The scattered village of Binfield Heath grew out of groups of houses, a few subsistence farms and tiny hamlets roughly arranged around a central heath.
Shiplake Row was among the earliest roads to be populated and there are a large number of old properties within a small area: Holmwood Farmhouse, The Old House, Tea Pot Cottage (formerly Dormons), Well Cottage, Shiplake Rise Farm, The White Hart and Walnut Cottage, all of which may have 17th century origins. In addition there was Keeps Farm, towards the top of Keeps Lane, which was pulled down in the 1800s.
Many of the oldest cottages in Binfield Heath village may survive from the 16th and 17th centuries and still stand picturesque in their timber and thatch, although it is thought that some even older cottages may have disappeared long ago.
The majority of early housing in Binfield Heath was predominantly for agricultural labourers. Through the centuries various parts of the heath developed in an uneven fashion, much of it hidden to the casual passer-by.
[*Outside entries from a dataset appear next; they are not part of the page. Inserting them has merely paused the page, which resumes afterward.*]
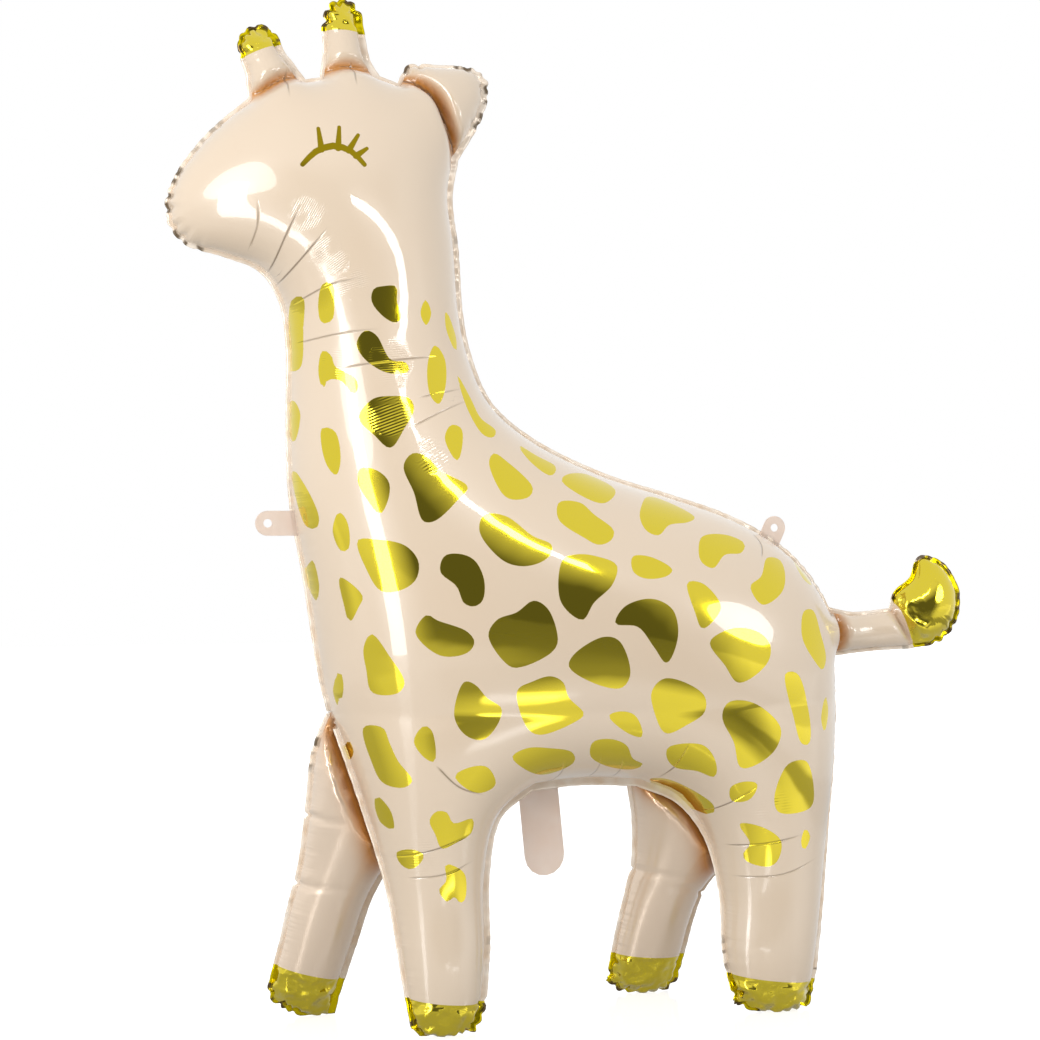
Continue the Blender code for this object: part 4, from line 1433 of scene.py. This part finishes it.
# %% Place both tabs
RUMP_TAB_SINK = 0.013    # how much of the rump tab the border covers
chest_place = (edge_place(CHEST_AND_FACE, CHEST_TAB_HEIGHT), 0, CHEST_TAB_HEIGHT)
rump_place = (edge_place(NAPE_AND_BACK, RUMP_TAB_HEIGHT) - RUMP_TAB_SINK * np.cos(RUMP_TAB_TURN), 0,
              RUMP_TAB_HEIGHT - RUMP_TAB_SINK * np.sin(RUMP_TAB_TURN))
chest_tab = add_object("chest_tab", tab_mesh("chest_tab", np.pi, chest_place), tab_film)
rump_tab = add_object("rump_tab", tab_mesh("rump_tab", RUMP_TAB_TURN, rump_place), tab_film)
print("chest tab at %.3f m, rump tab at %.3f m" % (chest_place[0], rump_place[0]))

# %% [markdown]
# ## Pieces and the frame
#
# The skin, the border and both tabs take the place of the CAD envelope, and all of them belong to its one
# body. The CAD valve is already right in shape, so it only takes the film's material.

# %% Tie the pieces to the frame
skin = add_object("foil_skin", skin_mesh, skin_foil)
skin_mesh.shade_smooth()
border_object = add_object("weld_border", border_mesh, edge_foil)
border_mesh.shade_smooth()
for piece in (skin, border_object, chest_tab, rump_tab):
    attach(piece, "root")
    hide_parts("foil_envelope")
valve = bpy.data.objects["valve_tail"]
for slot in valve.material_slots:
    slot.material = tab_film
print("dressed pieces:", skin.name, border_object.name, chest_tab.name, rump_tab.name, valve.name)

# %% [markdown]
# ## Camera
#
# The camera stands 2 m from the balloon, 16 degrees round to its head side and level with its middle, as the
# four hooves of the photograph show.

# %% Camera
VIEW_TURN = np.radians(16.1)
VIEW_DISTANCE = 2.0
VIEW_HEIGHT = 0.5042
VIEW_CENTRE = -0.0705
VIEW_WIDTH = 1.0612      # metres of the balloon's plane that the frame takes in
camera_data = bpy.data.cameras.new("camera")
camera_data.sensor_width = 36
camera_data.lens = 36 * VIEW_DISTANCE / VIEW_WIDTH
camera = bpy.data.objects.new("camera", camera_data)
bpy.context.scene.collection.objects.link(camera)
camera.location = (VIEW_CENTRE - VIEW_DISTANCE * np.sin(VIEW_TURN), -VIEW_DISTANCE * np.cos(VIEW_TURN),
                   VIEW_HEIGHT)
camera.rotation_euler = (np.pi / 2, 0, -VIEW_TURN)
bpy.context.scene.camera = camera
bpy.context.scene.view_settings.view_transform = "Standard"
print("camera at", tuple(round(v, 3) for v in camera.location), "lens %.1f mm" % camera_data.lens)

# %% [markdown]
# ## Studio
#
# Foil is a mirror, so its look is the room's, and the room was read back from the gold spots. A tall strip and
# a round softbox above it stand on the head side, a thin strip hangs high and a little tilted, and a second
# round softbox stands on the tail side. Bearings are degrees from straight in front of the left flank,
# positive towards the tail.

# %% Softboxes
# A softbox: shape, bearing, distance, height of its centre, width, tallness, roll and brightness
SOFTBOXES = {
    "head_side_strip": ("RECTANGLE", -50, 1.40, 0.50, 0.22, 1.00, 0, 6.5),
    "head_side_softbox": ("ELLIPSE", -50, 1.41, 1.06, 0.74, 0.74, 0, 3.2),
    "high_softbox": ("RECTANGLE", 11, 1.05, 0.965, 0.71, 0.066, 6, 11.0),
    "tail_side_softbox": ("ELLIPSE", 51, 1.60, 0.74, 0.50, 0.50, 0, 4.5)}


def softbox(name, shape, bearing, distance, height, width, tallness, roll, brightness):
    """A light that faces the balloon and is not seen itself."""
    data = bpy.data.lights.new(name, "AREA")
    data.shape = shape
    data.size, data.size_y = width, tallness
    data.energy = brightness * np.pi * width * tallness
    lamp = bpy.data.objects.new(name, data)
    bpy.context.scene.collection.objects.link(lamp)
    turn = np.radians(bearing)
    lamp.location = (distance * np.sin(turn), -distance * np.cos(turn), height)
    lamp.rotation_euler = (np.pi / 2, np.radians(roll), turn)
    lamp.visible_camera = False


for name, values in SOFTBOXES.items():
    softbox(name, *values)
print("softboxes:", len(SOFTBOXES))

# %% [markdown]
# White surrounds fill the rest of the room. It is dark only round the photographer, which turns the gold
# olive there. To the camera itself the background is plain white.

# %% Surroundings
SURROUND = 0.95          # brightness of the white surrounds
DARK = 0.13              # brightness round the photographer
DARK_BEARING = (3, 36)   # middle and half width, in degrees
DARK_LIFT = (0, 20)      # middle and half height, in degrees
DARK_SOFT = 6            # softness of its edge, in degrees


def dark_band(tree, angle, middle_and_half):
    """How far an angle lies within a band of directions, from 0 to 1."""
    centre, half = np.radians(middle_and_half)
    soft = np.radians(DARK_SOFT)
    off = math_node(tree, "ABSOLUTE", math_node(tree, "SUBTRACT", angle, float(centre)))
    return ramp_between(tree, off, half - soft, half + soft, 1, 0)


def dark_share(tree, aside, ahead, lift=None):
    """How much of the dark part lies in a direction."""
    share = dark_band(tree, math_node(tree, "ARCTAN2", aside, ahead), DARK_BEARING)
    if lift is not None:
        share = product(tree, share, dark_band(tree, lift, DARK_LIFT))
    return share


def mix_values(tree, share, first, second):
    """Two numbers mixed, each a socket or a plain number."""
    node = add_node(tree, "ShaderNodeMix", data_type="FLOAT")
    tree.links.new(share, node.inputs[0])
    for socket, value in ((node.inputs[2], first), (node.inputs[3], second)):
        if isinstance(value, (int, float)):
            socket.default_value = value
        else:
            tree.links.new(value, socket)
    return node.outputs[0]


def studio_world():
    """White surroundings, dark round the photographer, and plain white to the camera."""
    world = bpy.data.worlds.new("studio")
    world.use_nodes = True
    tree = world.node_tree
    way = add_node(tree, "ShaderNodeSeparateXYZ")
    tree.links.new(add_node(tree, "ShaderNodeTexCoord").outputs["Generated"], way.inputs[0])
    ahead = math_node(tree, "MULTIPLY", way.outputs["Y"], -1.0)
    dark = dark_share(tree, way.outputs["X"], ahead, math_node(tree, "ARCSINE", way.outputs["Z"]))
    level = mix_values(tree, dark, SURROUND, DARK)
    seen = add_node(tree, "ShaderNodeLightPath").outputs["Is Camera Ray"]
    tree.links.new(mix_values(tree, seen, level, 1.0), tree.nodes["Background"].inputs["Strength"])
    tree.nodes["Background"].inputs["Color"].default_value = (1, 1, 1, 1)
    return world


bpy.context.scene.world = studio_world()
print("surroundings", SURROUND, "and", DARK, "in the dark part")

# %% [markdown]
# The floor is seen white by the camera. Its brightness is painted light: it glows, and the foil sees in it a
# sheet of paper with a painted shadow that dims it beside the balloon, one bright card on it, a dark ring
# where the paper ends, and darker again in front of the photographer.

# %% Floor
CARD = ((-0.10, 0.66), (0.10, 0.53))     # both ends of the bright card, metres aside and ahead
CARD_HALF, CARD_SOFT, CARD_LEVEL = 0.017, 0.05, 3.2
# The dim paper close to the balloon is a painted shadow
CLOSE_FLOOR = (0.12, 0.42)    # between these distances ahead, the paper turns from dim to full
CLOSE_LEVELS = (0.30, 0.72)
NEAR_FLOOR = (0.58, 0.78)     # and between these it gives way to the far floor
FAR_LEVELS = (0.5, 0.04)      # the far floor, and the same in front of the photographer
HEAD_SIDE = (-0.45, 0.35)     # metres aside over which the paper is dimmer towards the head
HEAD_LEVEL = 0.7
PAPER_END = (1.10, 1.16)      # the white paper ends this far out, with a dark ring of floor behind it
PAPER_GAP_END = (1.55, 1.75)
GAP_SPAN = (-0.6, 0.3)        # metres aside over which that ring darkens towards the tail
GAP_LEVELS = (0.40, 0.03)
CAMERA_LEVEL = 0.84           # what the camera sees of the floor
FLOOR_HALF = 6
FLOOR_DROP = 0.0005           # the floor lies this far under the soles


def floor_level(tree, aside, ahead):
    """Brightness that the floor glows with as the foil sees it: painted light, with a painted shadow beside
    the balloon.
    """
    far = mix_values(tree, dark_share(tree, aside, ahead), *FAR_LEVELS)
    close = ramp_between(tree, ahead, *CLOSE_FLOOR, *CLOSE_LEVELS)
    level = mix_values(tree, ramp_between(tree, ahead, *NEAR_FLOOR, 0, 1), close, far)
    level = mix_values(tree, ramp_between(tree, aside, *HEAD_SIDE, 0, 1), product(tree, level, HEAD_LEVEL),
                       level)
    squares = total(tree, math_node(tree, "POWER", aside, 2.0), math_node(tree, "POWER", ahead, 2.0))
    distance = math_node(tree, "SQRT", squares)
    gap = product(tree, ramp_between(tree, distance, *PAPER_END, 0, 1),
                  ramp_between(tree, distance, *PAPER_GAP_END, 1, 0))
    level = mix_values(tree, gap, level, ramp_between(tree, aside, *GAP_SPAN, *GAP_LEVELS))
    flat_place = add_node(tree, "ShaderNodeCombineXYZ")
    tree.links.new(aside, flat_place.inputs["X"])
    tree.links.new(ahead, flat_place.inputs["Z"])
    card = stroke_gap(tree, flat_place.outputs[0], *CARD, CARD_HALF, CARD_HALF)
    return mix_values(tree, ramp_between(tree, card, -CARD_SOFT, 0.01, 0, 1), level, CARD_LEVEL)


def pale_floor():
    """A white floor that glows with painted light and so gives the foil its reflections."""
    material, tree, shader, spot = new_material("pale_floor")
    place = add_node(tree, "ShaderNodeSeparateXYZ")
    tree.links.new(spot, place.inputs[0])
    level = floor_level(tree, place.outputs["X"], product(tree, place.outputs["Y"], -1.0))
    seen = add_node(tree, "ShaderNodeLightPath").outputs["Is Camera Ray"]
    tree.links.new(mix_values(tree, seen, level, CAMERA_LEVEL), shader.inputs["Emission Strength"])
    shader.inputs["Emission Color"].default_value = (1, 1, 1, 1)
    shader.inputs["Base Color"].default_value = (0.22, 0.22, 0.22, 1)
    shader.inputs["Roughness"].default_value = 0.10
    return material


corners = [(x * FLOOR_HALF, y * FLOOR_HALF, -FLOOR_DROP) for x, y in ((-1, -1), (1, -1), (1, 1), (-1, 1))]
floor_mesh = bpy.data.meshes.new("floor")
floor_mesh.from_pydata(corners, [], [(0, 1, 2, 3)])
add_object("floor", floor_mesh, pale_floor())
print("floor", 2 * FLOOR_HALF, "m wide")
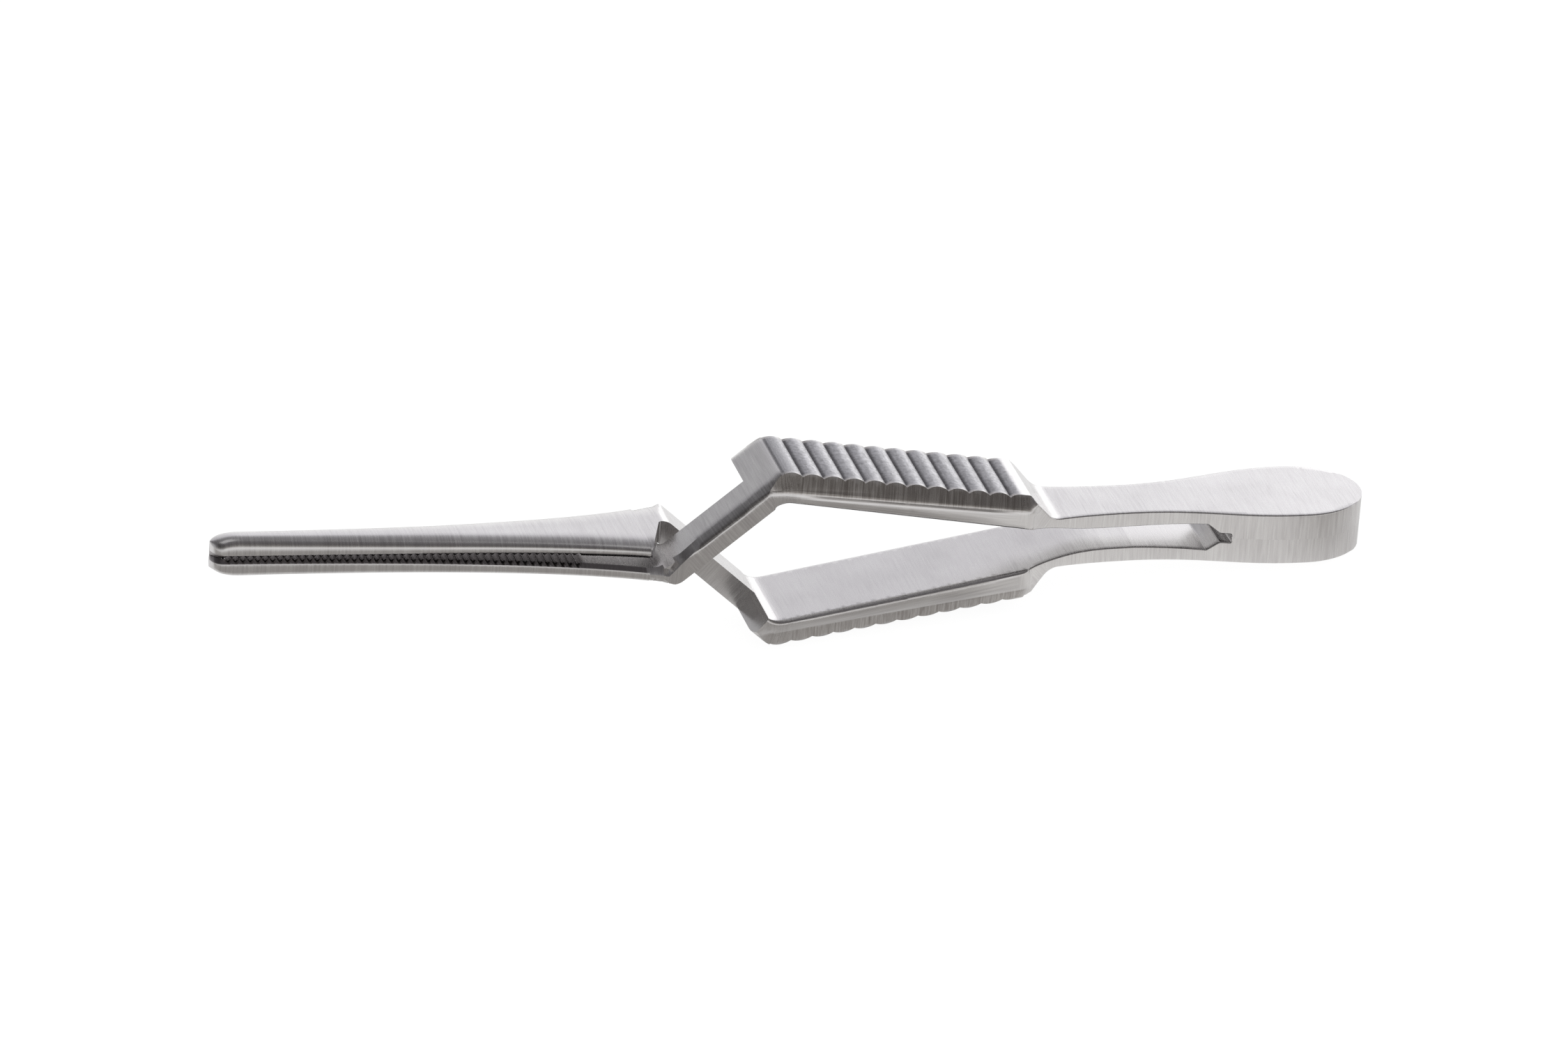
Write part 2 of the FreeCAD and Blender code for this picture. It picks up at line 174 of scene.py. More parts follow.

Between 1869 and 1935, the kilns in the village resulted in an expansion of housing. The late Victorian, early Edwardian development period produced a range of ‘villas’, semi-detached and detached houses in characteristic purple and red bricks from the brick works in Kiln Lane.
Building continued to be sporadic and just before the turn of the last century houses began to be constructed along Heathfield Avenue, Gravel Road and at a few other isolated sites using bricks made in Kiln Lane.
Between the world wars there was more development with infilling between existing houses. There followed a lull in building activity until post-war council houses and bungalows were built as part of a strategy of expansion. These estates, generally constructed of new bricks and concrete slabs, were in New Road, off Kiln Lane and Heath Drive, off Gravel Road.
Regrettably, with one or two exceptions, the quality of design at this period was poor but the village still retained its rural character. The estate built in the centre, in the1960s, sadly had little harmony with its surroundings, a close of ‘commuter homes’, opposite the former village pond. This land became available when owners of Holmwood had to sell it to offset death duties.
With greater regard for local architectural history, a small group of houses was created in King’s Common Close, reflecting earlier cottage styles, in 2001. There has been very little other new building, although some houses are extended and improved when they change hands. A few barns and a set of pig shelters have been turned into interesting homes. The most recent total renovation was Hollow Tree Cottage, sympathetically converted to a modern from its original form with earth floors, a central wood fire and without electricity or running water!
Although much of the village is not classically pretty it nevertheless retains an open, scattered, rural aspect and an eclectic mix of houses, many with large gardens. The twin factors of the availability of housing and employment has directly influenced the population, which has remained stable for years. Today, the village is still protected by a general presumption against development by South Oxfordshire District Council planners.
Altered over the years: Laundry Cottage, Binfield Heath, as the name suggests, was once the laundry for Coppid Hall. Alfred and Elizabeth Clark ran the laundry for the Phillimore family at the turn of the last century. Linen was brought by horse and cart both from Coppid Hall up the road and from the family home in west London. The large iron was heated over the fire and there was a tiny one ‘to deal with the fine frills’. Modernised and extended over the years, the laundry is now a private house, still owned, as many cottages in this village, by the Phillimore Estate.